ECLI:NL:RBDHA:2023:9939
Rechtbank Den Haag
- Voorlopige voorziening+bodemzaak
- A.M.H. van der Poort - Schoenmakers
- M.J.J. Roks
- Rechtspraak.nl
Intrekking verblijfsvergunning 'familie en gezin' na echtscheiding en belangenafweging onder artikel 8 EVRM
In deze zaak heeft de Rechtbank Den Haag op 5 juli 2023 uitspraak gedaan in een geschil tussen eiser, een Turkse nationaliteit houder, en de staatssecretaris van Justitie en Veiligheid. Eiser had een verblijfsvergunning regulier onder de beperking 'verblijf als familie- of gezinslid', welke op 20 april 2022 door de staatssecretaris werd ingetrokken met terugwerkende kracht vanaf 5 juli 2021, na het verbreken van de relatie met zijn ex-partner.
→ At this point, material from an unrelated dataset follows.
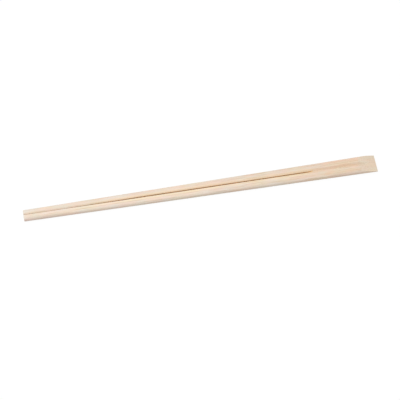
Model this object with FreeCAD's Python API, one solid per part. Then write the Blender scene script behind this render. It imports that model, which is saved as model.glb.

Eiser heeft hiertegen beroep ingesteld en verzocht om een voorlopige voorziening. De rechtbank heeft de zaak behandeld op 7 juni 2023.
De rechtbank oordeelde dat de staatssecretaris de belangenafweging op grond van artikel 8 van het EVRM niet ten onrechte in het nadeel van eiser heeft laten uitvallen. Eiser heeft niet kunnen aantonen dat er sprake is van gezinsleven, aangezien de relatie met zijn ex-partner is verbroken. De rechtbank concludeerde dat er geen bijzondere omstandigheden zijn die de intrekking van de verblijfsvergunning onrechtmatig maken. Eiser heeft ook geen rechten kunnen ontlenen aan het Besluit 1/80, omdat hij niet voldeed aan de vereisten voor legale arbeid bij dezelfde werkgever.
De rechtbank verklaarde het beroep ongegrond en het verzoek om een voorlopige voorziening niet-ontvankelijk. Tevens werd de staatssecretaris veroordeeld in de proceskosten tot een bedrag van €837,-, omdat hij in de beroepsfase ten onrechte niet eerder een hoorzitting heeft gehouden. De uitspraak is openbaar gemaakt en eiser kan binnen vier weken hoger beroep aantekenen bij de Raad van State.